Aku mengucapkan terima kasih yang sebesar-besarnya kepada Dyan, Pheo dan Agnes dari Srikandi Minutes Service (SMS) yang telah merancang, menyiapkan serta mengorganize acara ini sejak dua minggu yang lalu. Sama besarnya terima kasihku untuk Uda Indra Jaya Piliang yang telah menjamin terlaksananya kegiatan ini. Terima kasih sebesar-besarnya juga untuk Aples dan Cipto untuk mobilitas kegiatan. Untuk Empi dan Winda yang telah membantu pada hari-H bersama dengan kaum anarchis dari batas selatan Jakarta; Fauzan, Mendra, Mizan (nama orang) dan Romi. Untuk seniman masa depan yang tidak lahir dari kontes dadakan yang telah mengiringi acara ini dengan alunan gitar, raungan biola dan dentang gendang; Jonas (Gitar/vokal), Monday (Biola), Heru (Biola) dan Edo (perkusi). Tentu saja yang tidak boleh dilupakan terima kasih untuk Bung Miftah yang sebenarnya menjadi salah satu otak dibalik semua kegilaan ini.
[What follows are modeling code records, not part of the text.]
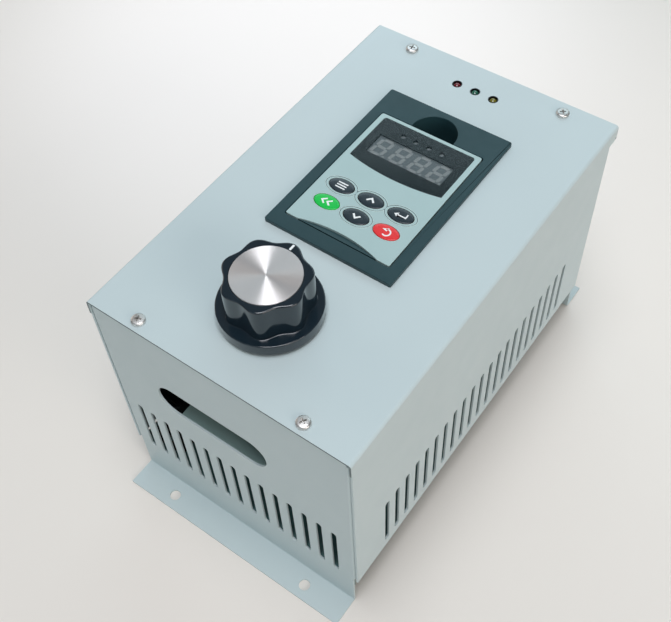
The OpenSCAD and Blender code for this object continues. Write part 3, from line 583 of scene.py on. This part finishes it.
for name, ks in (("upper", ("menu", "up", "enter")), ("lower", ("down",))):
    plate("pad_line_" + name, [joined(ks, 10.12, 6.45), joined(ks, 9.86, 6.19)], 176.95, 177.03, "key", "keypad", bevel=0.01, res=1)
    plate("pad_rim_" + name, [joined(ks, 10.5, 6.83), joined(ks, 10.13, 6.46)], 176.9, 177.16, "rim", "keypad", bevel=0.1)
for k in KEYS:
    x, y, _ = KEYS[k]
    plate("key_collar_" + k, [oval(x, y, 8.62, 5.52), oval(x, y, 8.3, 5.2)], 176.8, 177.2, "rim", "keypad", bevel=0.12)

# window: dark print with clear places for the digits and the small lamps, under a clear sheet
lamps = [(-13.2, 57.4), (-4.4, 57.4), (4.4, 57.4), (13.2, 57.4)]
plate("window_mask", [window(0), rrect(-25.1, 25.1, 36.2, 51.7, 0.3, 2)] + [oval(x, y, 1.65, 1.65, 32) for x, y in lamps],
      176.0, 176.7, "print", "keypad", "display_window", bevel=0.05, res=1)
plate("window_sheet", [window(0)], 176.72, 176.95, "clear", "keypad", bevel=0.06, res=1)

# digit block with its pale segments
plate("digit_block", [rrect(-25.15, 25.15, 34.5, 53.5, 0.4, 3)], 167.7, 175.66, "digit", "keypad", "digit_display", bevel=0.15)


def seg_shapes(cx, cy):
    """Seven slanted bars and a point of a 14.2 mm digit."""
    w, hx, hy, s = 2.1, 3.5, 6.2, math.tan(math.radians(9))
    def hbar(y):
        return [(-hx + 0.5, y), (-hx + 1.15, y + w / 2), (hx - 1.15, y + w / 2), (hx - 0.5, y), (hx - 1.15, y - w / 2), (-hx + 1.15, y - w / 2)]
    def vbar(x, ya, yb):
        return [(x, ya + 0.35), (x + w / 2, ya + 1.0), (x + w / 2, yb - 1.0), (x, yb - 0.35), (x - w / 2, yb - 1.0), (x - w / 2, ya + 1.0)]
    shapes = [hbar(hy), hbar(0), hbar(-hy), vbar(-hx, 0, hy), vbar(hx, 0, hy), vbar(-hx, -hy, 0), vbar(hx, -hy, 0), oval(5.6, -hy, 0.75, 0.75, 16)]
    return [[(cx + x + s * y, cy + y) for x, y in sh] for sh in shapes]


for i in range(4):
    plate("digit_%d" % (i + 1), seg_shapes(-19.05 + 12.7 * i, 44.0), 175.6, 175.74, "seg", "keypad", bevel=0.03, res=1)
for i, (x, y) in enumerate(lamps):
    lvl = [[(x + r * math.cos(t * math.pi / 16), y + r * math.sin(t * math.pi / 16), z) for t in range(32)]
           for r, z in ((1.9, 167.7), (1.9, 168.7), (1.5, 168.9), (1.5, 175.2), (1.42, 175.42), (1.2, 175.54), (0.7, 175.59), (0.2, 175.6))]
    rings("lamp_%d" % (i + 1), lvl, "lamp", "keypad", "keypad_leds", smooth=40)

# ------------------------------------------------------------------ keys
def key_cap(k):
    x, y, mat = KEYS[k]
    def ov(off, z, rx=8.0, ry=4.9):
        return [(px, py, z) for px, py in oval(x, y, rx - off, ry - off, 96)]
    def rd(r, z):
        return [(px, py, z) for px, py in oval(x, y, r, r, 96)]
    lv = [rd(2.0, 170.6), rd(2.0, 173.65), ov(0, 173.7, 9, 5.9), ov(0, 174.9, 9, 5.9), ov(0, 174.92), ov(0, 176.9)]
    for j in range(1, 6):
        a = math.radians(18 * j)
        lv.append(ov(0.55 * (1 - math.cos(a)), 176.9 + 0.5 * math.sin(a)))
    lv += [ov(1.6, 177.44), ov(3.0, 177.47)]
    rings("key_cap_" + k, lv, mat, "key_" + k, "key_" + k, smooth=40)


def stroke(pts, w):
    """Outline of a bent stroke of width w through the points."""
    l, r = [], []
    for i, p in enumerate(pts):
        p = Vector(p)
        a = (p - Vector(pts[i - 1])).normalized() if i else (Vector(pts[1]) - p).normalized()
        b = (Vector(pts[i + 1]) - p).normalized() if i < len(pts) - 1 else a
        t = (a + b).normalized()
        nrm = Vector((-t.y, t.x))
        q = w / 2 / max(0.35, nrm.dot(Vector((-a.y, a.x))))
        l.append(tuple(p + nrm * q))
        r.append(tuple(p - nrm * q))
    return l + r[::-1]


def symbol(k, loops):
    x, y, _ = KEYS[k]
    plate("symbol_" + k, [[(x + px, y + py) for px, py in lp] for lp in loops], 177.42, 177.5, "white", "key_" + k, bevel=0.02, res=1)


for k in KEYS:
    key_cap(k)
symbol("menu", [rrect(-3.2, 3.2, py - 0.42, py + 0.42, 0.2, 2) for py in (-1.8, 0.0, 1.8)])
symbol("up", [stroke([(-2.3, -1.1), (0, 1.3), (2.3, -1.1)], 1.1)])
symbol("down", [stroke([(-2.3, 1.1), (0, -1.3), (2.3, 1.1)], 1.1)])
symbol("shift", [stroke([(-0.2 + d, 2.0), (-2.6 + d, 0), (-0.2 + d, -2.0)], 1.0) for d in (-0.5, 3.0)])
symbol("enter", [stroke([(3.4, 2.1), (3.4, -0.6), (-2.0, -0.6)], 0.85), [(-3.9, -0.6), (-1.6, 1.1), (-1.6, -2.3)]])
bow = arc(0.4, -0.4, 2.3, 125, -125, 22)
symbol("reset", [stroke(bow, 0.85), [(-3.1, 1.0), (0.3, 2.9), (0.0, 0.2)]])

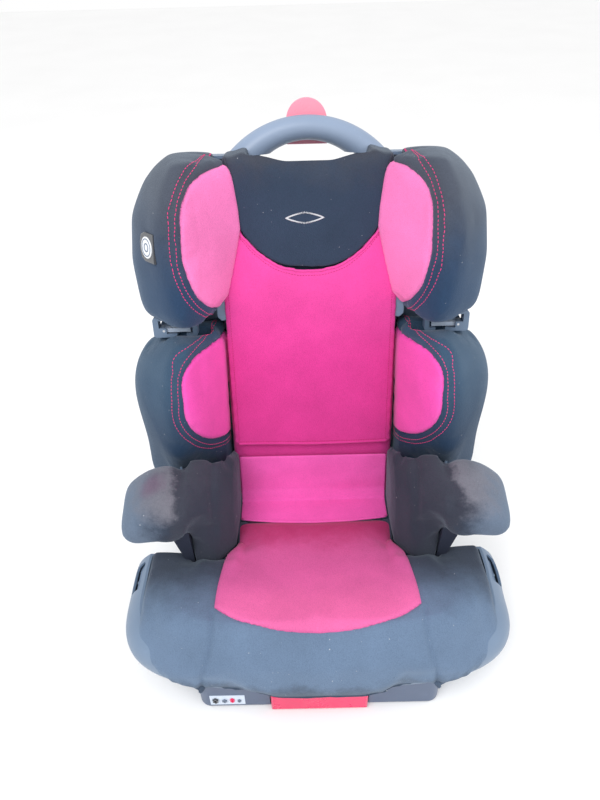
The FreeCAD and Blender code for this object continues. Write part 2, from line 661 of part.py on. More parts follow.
def head_pad():
    pad = soft_box(-106, 106, -58, -14.2, 336, 477, 9)
    slope = prism([(-54, 471), (-10, 446), (-10, 500), (-54, 500)], V(-70, 0, 0), V(0, 1, 0), V(0, 0, 1),
                  V(1, 0, 0), 140)
    return on_back(pad.cut([wing_cores(), slope]))


def wing_cores():
    core = strip([(103, -12.25), (122, -58), (148, -116)], 3.5, 336, 466)
    return both_sides(core)


def apron():
    """The front cover panel: it hangs from the headrest over the back pad."""
    return on_back(rounded_box(-109, 109, -56, -50, 100, 336, 2, V(0, 0, 1)))


def head_wing():
    wing = wing_blank(HEAD_ROOT, HEAD_LEVELS)
    under = box(0, 153, -22, 40, 0, 334)
    gap = box(0, 300, -1, 60, 0, 600)
    shell_room = strip([(201, -66), (207, -30), (196, 6)], 9, 0, 600)
    centre = box(0, HEAD_ROOT - 1.5, -200, 60, 0, 600)
    plate_room = box(0, HEAD_ROOT + 2, -22, 60, 0, 600)
    wing = wing.cut([under, gap, shell_room, centre, plate_room])
    outside = box(211.6, 300, -200, 60, 0, 600)
    keep = wing.fuse(wing_blank(HEAD_ROOT, HEAD_LEVELS).common(outside)).removeSplitter()
    solids = [headrest_frame(), headrest_shell(), head_pad(), belt_guide()]
    return on_back(keep).cut(solids)


def side_badge():
    """A round plaque on the outer side of the left head wing."""
    normal = V(BADGE_NORMAL)
    normal.normalize()
    return on_back(Part.makeCylinder(BADGE_RADIUS, 4, BADGE_PLACE - normal * 2.5, normal))


def belt_guide():
    """A block on the headrest's side with a slot for the shoulder belt and an entry from below."""
    block = rounded_box(142, 197, GUIDE_T_FRONT, GUIDE_T_REAR, GUIDE_S_LOW, GUIDE_S_HIGH, 4, V(0, 1, 0))
    slot = box(148, 190, -80, -40, GUIDE_S_LOW + 4.5, GUIDE_S_HIGH - 4)
    entry = box(156, 168, -80, -40, GUIDE_S_LOW - 1, GUIDE_S_LOW + 5)
    pin_hole = rod(V(GATE_X, GUIDE_T_FRONT, GATE_S), V(GATE_X, GUIDE_T_REAR, GATE_S), 1.5)
    ear_room = rod(V(GATE_X, -67.3, GATE_S), V(GATE_X, -58.7, GATE_S), 3.4)
    ear = box(GATE_X - 3.5, 191, GUIDE_T_FRONT, GUIDE_T_REAR, GUIDE_S_LOW, GATE_S + 3.5)
    gate_sweep = box(148, GATE_X, -67.3, -58.7, GATE_S - 3.4, GUIDE_S_HIGH - 4)
    return on_back(block.cut([slot, entry]).fuse(ear).cut([ear_room, pin_hole, gate_sweep]).removeSplitter())


def gate_pin():
    return on_back(rod(V(GATE_X, GUIDE_T_FRONT, GATE_S), V(GATE_X, GUIDE_T_REAR, GATE_S), 1.5))


def belt_gate():
    bar = box(151, GATE_X, -67, -59, GATE_S - 2.5, GATE_S + 2.5)
    knuckle = rod(V(GATE_X, -67, GATE_S), V(GATE_X, -59, GATE_S), 2.5)
    bore = rod(V(GATE_X, -80, GATE_S), V(GATE_X, -40, GATE_S), 1.5 + RUNNING_CLEARANCE)
    return on_back(bar.fuse(knuckle).cut(bore))


def height_lever():
    """A domed trigger behind the grip, with a tongue that runs in the grip's slot."""
    blade = box(-24.5, 24.5, 18.6, 32, 486, 513)
    dome = Part.makeCylinder(24.5, 13.4, V(0, 18.6, 513), V(0, 1, 0))
    dome = dome.common(box(-30, 30, 10, 40, 486, 560))
    tongue = box(-9.6, 9.6, ARCH_T + 2.5, 19, 498.5, 509)
    return on_back(blade.fuse([dome, tongue]).removeSplitter())


def lock_slider():
    """Long strip guided in the headrest; the tooth at its foot stands beside the height rack."""
    foot = RACK_FIRST_S + 1
    run = box(-5, 5, -6.6, -3, foot, 412)
    tooth = box(-5, 13.4, -6.6, -3, foot, foot + 8)
    return on_back(run.fuse(tooth).removeSplitter())


# ---------- list of nodes ----------

SINGLE_NODES = {
    "base_tray": base_tray, "base_deck": base_deck, "deck_screws": deck_screws, "front_label": front_label,
    "front_handle": front_handle, "pawl_pin": pawl_pin, "recline_pawl": recline_pawl,
    "isofix_bars": isofix_bars, "seat_shell": seat_shell, "rail_shoes": rail_shoes,
    "shoe_screws": shoe_screws, "recline_rack": recline_rack, "seat_cushion": seat_cushion,
    "backrest_rod": backrest_rod, "armrest_screws": armrest_screws, "back_frame": back_frame,
    "height_rack": height_rack, "back_cover": back_cover, "back_screws": back_screws,
    "back_pad": back_pad, "lower_flap": lower_flap, "headrest_frame": headrest_frame,
    "headrest_shell": headrest_shell, "headrest_screws": headrest_screws, "carry_handle": carry_handle,
    "head_pad": head_pad, "apron": apron, "side_badge": side_badge, "height_lever": height_lever,
    "lock_slider": lock_slider,
}
SIDED_NODES = {
    "isofix_housing": isofix_housing, "isofix_hook": isofix_hook, "isofix_button": isofix_button,
    "isofix_hook_pin": isofix_hook_pin, "side_clip_cover": side_clip_cover, "hip_bolster": hip_bolster,
    "armrest_frame": armrest_frame, "armrest_pad": armrest_pad, "torso_wing": torso_wing,
    "head_wing": head_wing, "belt_guide": belt_guide, "belt_gate": belt_gate, "gate_pin": gate_pin,
}


def main():
    os.makedirs("parts", exist_ok=True)
    for name, make in SINGLE_NODES.items():
        make().exportStep("parts/" + name + ".step")
    for name, make in SIDED_NODES.items():
        right = make()
        left = mirrored(right)
        if name == "head_wing":
            left = left.cut(side_badge())
        right.exportStep("parts/" + name + "_right.step")
        left.exportStep("parts/" + name + "_left.step")


main()
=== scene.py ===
"""Looks of a high-back child booster seat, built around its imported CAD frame.

Lengths are metres, angles radians. Soft parts start as copies of their CAD solids, are remeshed
and inflated as cloth, then get their seams, piping and stitches. The backrest and the headrest
are worked in their own leaning frame (x, t, s): t runs rearwards, s runs up along the back.
"""
import json
import math

import bmesh
import bpy
import numpy as np
from mathutils import Matrix, Vector
from mathutils.bvhtree import BVHTree


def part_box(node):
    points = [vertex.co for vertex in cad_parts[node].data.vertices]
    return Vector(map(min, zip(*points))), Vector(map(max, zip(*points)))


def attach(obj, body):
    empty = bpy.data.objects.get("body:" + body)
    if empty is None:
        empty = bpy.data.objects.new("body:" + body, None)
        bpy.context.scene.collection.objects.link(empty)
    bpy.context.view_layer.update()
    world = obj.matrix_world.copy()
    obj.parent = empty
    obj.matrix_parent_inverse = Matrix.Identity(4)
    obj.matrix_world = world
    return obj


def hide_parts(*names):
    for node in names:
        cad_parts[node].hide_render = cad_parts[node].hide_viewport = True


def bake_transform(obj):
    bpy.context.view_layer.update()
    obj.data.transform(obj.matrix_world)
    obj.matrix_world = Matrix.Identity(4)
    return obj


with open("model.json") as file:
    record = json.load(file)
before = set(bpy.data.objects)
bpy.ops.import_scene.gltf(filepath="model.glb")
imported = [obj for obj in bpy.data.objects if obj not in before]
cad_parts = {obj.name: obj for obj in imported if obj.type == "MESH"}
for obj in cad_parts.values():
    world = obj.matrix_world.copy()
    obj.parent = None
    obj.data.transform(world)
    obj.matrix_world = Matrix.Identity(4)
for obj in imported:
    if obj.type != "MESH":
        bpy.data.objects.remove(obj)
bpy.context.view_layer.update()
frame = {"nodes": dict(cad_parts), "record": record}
NODES = frame["nodes"]

LEAN = math.radians(11.15)
PIVOT = Vector((0.0, 0.1195, 0.1004))
MM = 0.001


# ---------- the leaning frame ----------

def back_point(x, t, s):
    """Place of a point given in the leaning frame, in mm."""
    y = s * math.sin(LEAN) + t * math.cos(LEAN)
    z = s * math.cos(LEAN) - t * math.sin(LEAN)
    return PIVOT + Vector((x, y, z)) * MM


def back_direction(x, t, s):
    return (back_point(x, t, s) - PIVOT).normalized()


def to_back(points):
    """Leaning frame coordinates in mm of an array of points."""
    d = (points - np.array(PIVOT)) / MM
    t = d[:, 1] * math.cos(LEAN) - d[:, 2] * math.sin(LEAN)
    s = d[:, 1] * math.sin(LEAN) + d[:, 2] * math.cos(LEAN)
    return np.stack([d[:, 0], t, s], axis=1)


# ---------- materials ----------
# Colours are linear. A fade is (axis, start, end, colour reached at the end, share of it).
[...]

Untuk teman-teman pers yang telah hadir, aku tidak bisa menyebutkan satu persatu kecuali yang sempat kontak bicara dan visual denganku dari Jak-tv, Trans7, Global tv, Kompas, Media Indonesia, Seputar Indonesia..................dan tentu saja dari Tabloid Parle yang telah menyediakan edisi gratis untuk acara ini. Terima kasih.
Aku pikir kita semua baru saja memulai sesuatu pada malam pengakuan kedaulatan 27 Desember tetapi aku tidak tahu apa yang sebenarnya tengah kita mulai. Semoga masing kita telah menyiapkan jawaban sendiri. Untuk beberapa pihak dan tokoh yang tidak sempat aku sebutkan namanya, aku mengucapkan terima kasih dan mohon maaf untuk ketidaknyaman ruangan kemarin malam.